* _Aim_: Every line below should be repeated exactly.

* _Entries supplied_:
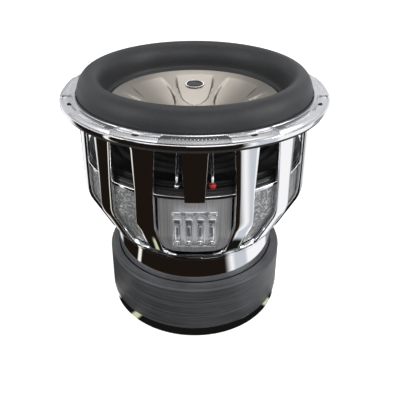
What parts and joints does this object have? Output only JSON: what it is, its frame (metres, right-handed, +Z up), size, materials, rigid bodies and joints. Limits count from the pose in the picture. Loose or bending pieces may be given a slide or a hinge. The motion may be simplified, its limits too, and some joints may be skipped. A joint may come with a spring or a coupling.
{
  "type": "car subwoofer speaker",
  "caption": "Large car subwoofer with a chrome spoked basket, half-roll surround, dished cone, stacked magnet motor and sprung wire terminals.",
  "frame": {"origin": "centre of the underside of the back plate, which the speaker stands on", "axes": "+Z up the motor axis towards the cone, -Y towards the terminal panel, +X to the right of the terminals"},
  "size_m": [0.325, 0.325, 0.3194],
  "materials": {
    "chrome": "mirror polished",
    "satin_silver": "satin",
    "champagne_dish": "fine satin, champagne tint",
    "brushed_panel": "brushed upright",
    "ferrite": "dull ceramic",
    "boot_rubber": "satin, faint lines round it",
    "surround_rubber": "fine grain, semi-matt",
    "black_plastic": "semi-matt",
    "cone_pulp": "matt fibre",
    "spider_cloth": "woven, resin treated",
    "copper": "enamelled wire",
    "mesh_metal": "fine mesh",
    "tinsel": "braided",
    "acrylic": "clear",
    "gasket_foam": "closed-cell foam",
    "red_plastic": "gloss",
    "plated_metal": "bright plated"
  },
  "bodies": {
    "frame": {"yoke": "chrome", "top_plate": "chrome", "basket": "chrome", "magnet_lower": "ferrite", "magnet_middle": "ferrite", "magnet_upper": "ferrite", "magnet_boot": "boot_rubber", "shorting_ring": "copper", "vent_screen": "black_plastic", "trim_ring": "satin_silver", "rear_gasket": "gasket_foam", "vent_mesh": "mesh_metal", "surround": "surround_rubber", "spider_lower": "spider_cloth", "spider_upper": "spider_cloth", "spider_ring": "black_plastic", "spider_clamp_ring": "black_plastic", "terminal_panel": "brushed_panel", "terminal_block": "acrylic", "motor_screw_1": "black_plastic", "terminal_post_1": "plated_metal", "button_spring_1": "plated_metal", "terminal_screw_1": "plated_metal", "tinsel_lead_1": "tinsel", "lead_bead_1": "plated_metal", "motor_screw_2": "black_plastic", "terminal_post_2": "plated_metal", "button_spring_2": "plated_metal", "terminal_screw_2": "plated_metal", "tinsel_lead_2": "tinsel", "lead_bead_2": "plated_metal", "motor_screw_3": "black_plastic", "terminal_post_3": "plated_metal", "button_spring_3": "plated_metal", "terminal_screw_3": "plated_metal", "tinsel_lead_3": "tinsel", "lead_bead_3": "plated_metal", "motor_screw_4": "black_plastic", "terminal_post_4": "plated_metal", "button_spring_4": "plated_metal", "terminal_screw_4": "plated_metal", "tinsel_lead_4": "tinsel", "lead_bead_4": "red_plastic"},
    "cone_assembly": {"front_dish": "champagne_dish", "cone_body": "cone_pulp", "badge": "black_plastic", "badge_rim": "plated_metal", "former": "satin_silver", "former_collar": "black_plastic", "coil_inner": "copper", "coil_outer": "copper"},
    "button_1": {"terminal_button_1": "plated_metal"},
    "button_2": {"terminal_button_2": "plated_metal"},
    "button_3": {"terminal_button_3": "plated_metal"},
    "button_4": {"terminal_button_4": "plated_metal"}
  },
  "joints": [
    {"name": "cone_stroke", "type": "slide", "parent": "frame", "child": "cone_assembly", "axis": [0, 0, 1], "range_m": [-0.022, 0.022], "stiffness_N_per_m": 9000, "deforming": ["surround", "spider_lower", "spider_upper", "tinsel_lead_1", "tinsel_lead_2", "tinsel_lead_3", "tinsel_lead_4"]},
    {"name": "button_press_1", "type": "slide", "parent": "frame", "child": "button_1", "axis": [0, 0, -1], "range_m": [0, 0.0028], "stiffness_N_per_m": 600, "springref_m": -0.002, "deforming": ["button_spring_1"]},
    {"name": "button_press_2", "type": "slide", "parent": "frame", "child": "button_2", "axis": [0, 0, -1], "range_m": [0, 0.0028], "stiffness_N_per_m": 600, "springref_m": -0.002, "deforming": ["button_spring_2"]},
    {"name": "button_press_3", "type": "slide", "parent": "frame", "child": "button_3", "axis": [0, 0, -1], "range_m": [0, 0.0028], "stiffness_N_per_m": 600, "springref_m": -0.002, "deforming": ["button_spring_3"]},
    {"name": "button_press_4", "type": "slide", "parent": "frame", "child": "button_4", "axis": [0, 0, -1], "range_m": [0, 0.0028], "stiffness_N_per_m": 600, "springref_m": -0.002, "deforming": ["button_spring_4"]}
  ]
}
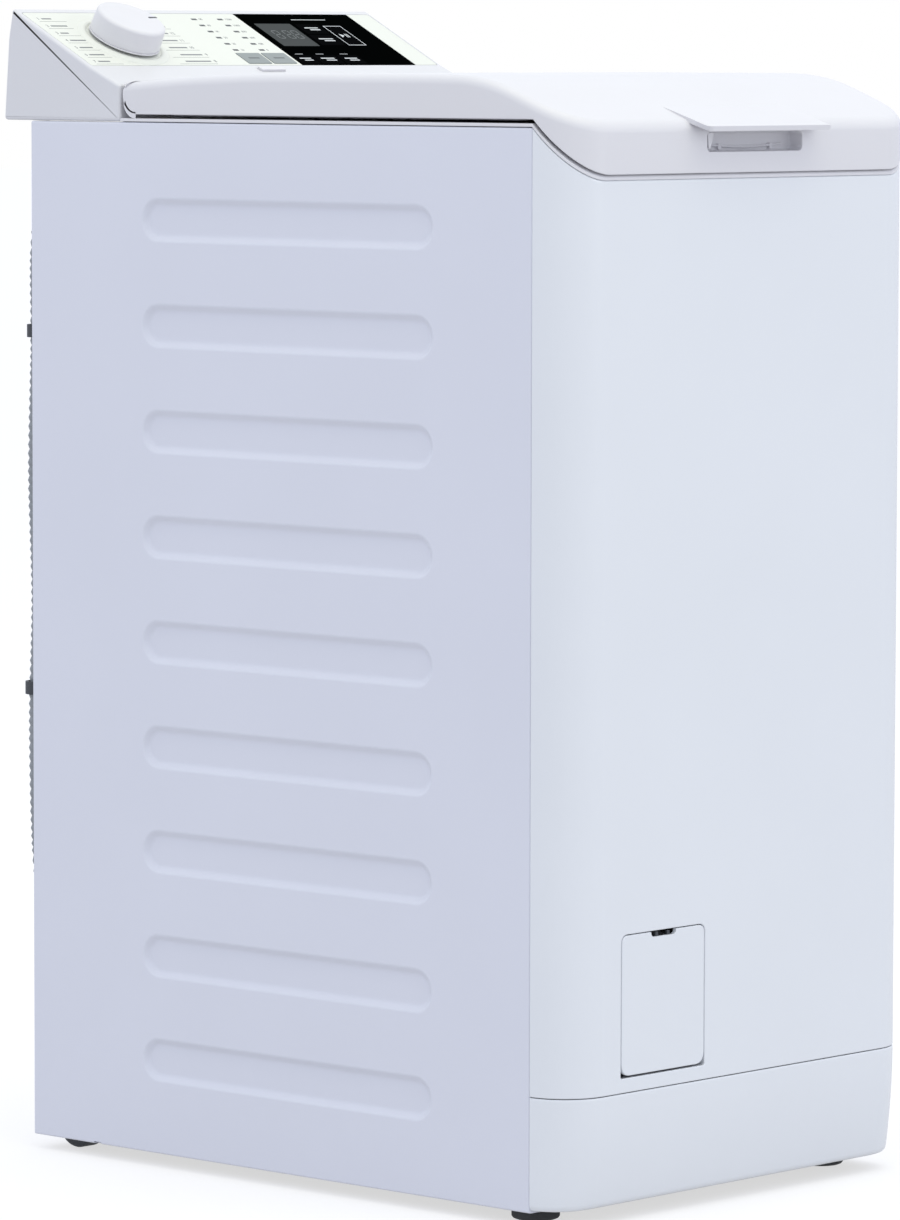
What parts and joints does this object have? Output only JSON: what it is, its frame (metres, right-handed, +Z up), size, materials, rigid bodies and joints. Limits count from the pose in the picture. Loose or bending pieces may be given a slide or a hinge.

* _Response_:
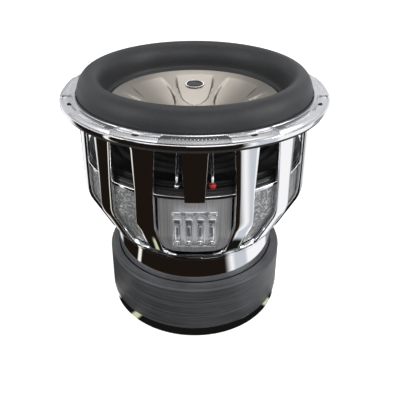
What parts and joints does this object have? Output only JSON: what it is, its frame (metres, right-handed, +Z up), size, materials, rigid bodies and joints. Limits count from the pose in the picture. Loose or bending pieces may be given a slide or a hinge. The motion may be simplified, its limits too, and some joints may be skipped. A joint may come with a spring or a coupling.
{
  "type": "car subwoofer speaker",
  "caption": "Large car subwoofer with a chrome spoked basket, half-roll surround, dished cone, stacked magnet motor and sprung wire terminals.",
  "frame": {"origin": "centre of the underside of the back plate, which the speaker stands on", "axes": "+Z up the motor axis towards the cone, -Y towards the terminal panel, +X to the right of the terminals"},
  "size_m": [0.325, 0.325, 0.3194],
  "materials": {
    "chrome": "mirror polished",
    "satin_silver": "satin",
    "champagne_dish": "fine satin, champagne tint",
    "brushed_panel": "brushed upright",
    "ferrite": "dull ceramic",
    "boot_rubber": "satin, faint lines round it",
    "surround_rubber": "fine grain, semi-matt",
    "black_plastic": "semi-matt",
    "cone_pulp": "matt fibre",
    "spider_cloth": "woven, resin treated",
    "copper": "enamelled wire",
    "mesh_metal": "fine mesh",
    "tinsel": "braided",
    "acrylic": "clear",
    "gasket_foam": "closed-cell foam",
    "red_plastic": "gloss",
    "plated_metal": "bright plated"
  },
  "bodies": {
    "frame": {"yoke": "chrome", "top_plate": "chrome", "basket": "chrome", "magnet_lower": "ferrite", "magnet_middle": "ferrite", "magnet_upper": "ferrite", "magnet_boot": "boot_rubber", "shorting_ring": "copper", "vent_screen": "black_plastic", "trim_ring": "satin_silver", "rear_gasket": "gasket_foam", "vent_mesh": "mesh_metal", "surround": "surround_rubber", "spider_lower": "spider_cloth", "spider_upper": "spider_cloth", "spider_ring": "black_plastic", "spider_clamp_ring": "black_plastic", "terminal_panel": "brushed_panel", "terminal_block": "acrylic", "motor_screw_1": "black_plastic", "terminal_post_1": "plated_metal", "button_spring_1": "plated_metal", "terminal_screw_1": "plated_metal", "tinsel_lead_1": "tinsel", "lead_bead_1": "plated_metal", "motor_screw_2": "black_plastic", "terminal_post_2": "plated_metal", "button_spring_2": "plated_metal", "terminal_screw_2": "plated_metal", "tinsel_lead_2": "tinsel", "lead_bead_2": "plated_metal", "motor_screw_3": "black_plastic", "terminal_post_3": "plated_metal", "button_spring_3": "plated_metal", "terminal_screw_3": "plated_metal", "tinsel_lead_3": "tinsel", "lead_bead_3": "plated_metal", "motor_screw_4": "black_plastic", "terminal_post_4": "plated_metal", "button_spring_4": "plated_metal", "terminal_screw_4": "plated_metal", "tinsel_lead_4": "tinsel", "lead_bead_4": "red_plastic"},
    "cone_assembly": {"front_dish": "champagne_dish", "cone_body": "cone_pulp", "badge": "black_plastic", "badge_rim": "plated_metal", "former": "satin_silver", "former_collar": "black_plastic", "coil_inner": "copper", "coil_outer": "copper"},
    "button_1": {"terminal_button_1": "plated_metal"},
    "button_2": {"terminal_button_2": "plated_metal"},
    "button_3": {"terminal_button_3": "plated_metal"},
    "button_4": {"terminal_button_4": "plated_metal"}
  },
  "joints": [
    {"name": "cone_stroke", "type": "slide", "parent": "frame", "child": "cone_assembly", "axis": [0, 0, 1], "range_m": [-0.022, 0.022], "stiffness_N_per_m": 9000, "deforming": ["surround", "spider_lower", "spider_upper", "tinsel_lead_1", "tinsel_lead_2", "tinsel_lead_3", "tinsel_lead_4"]},
    {"name": "button_press_1", "type": "slide", "parent": "frame", "child": "button_1", "axis": [0, 0, -1], "range_m": [0, 0.0028], "stiffness_N_per_m": 600, "springref_m": -0.002, "deforming": ["button_spring_1"]},
    {"name": "button_press_2", "type": "slide", "parent": "frame", "child": "button_2", "axis": [0, 0, -1], "range_m": [0, 0.0028], "stiffness_N_per_m": 600, "springref_m": -0.002, "deforming": ["button_spring_2"]},
    {"name": "button_press_3", "type": "slide", "parent": "frame", "child": "button_3", "axis": [0, 0, -1], "range_m": [0, 0.0028], "stiffness_N_per_m": 600, "springref_m": -0.002, "deforming": ["button_spring_3"]},
    {"name": "button_press_4", "type": "slide", "parent": "frame", "child": "button_4", "axis": [0, 0, -1], "range_m": [0, 0.0028], "stiffness_N_per_m": 600, "springref_m": -0.002, "deforming": ["button_spring_4"]}
  ]
}
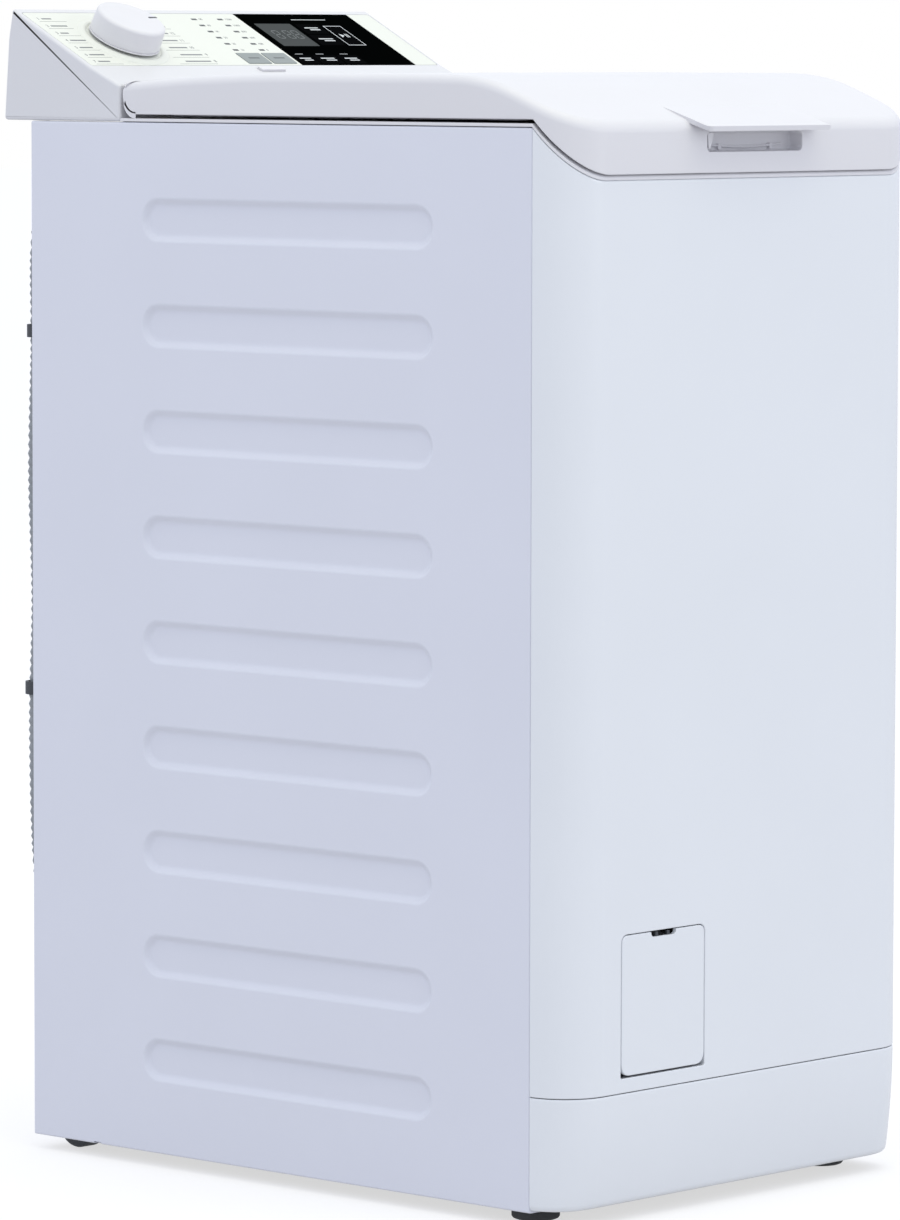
What parts and joints does this object have? Output only JSON: what it is, its frame (metres, right-handed, +Z up), size, materials, rigid bodies and joints. Limits count from the pose in the picture. Loose or bending pieces may be given a slide or a hinge.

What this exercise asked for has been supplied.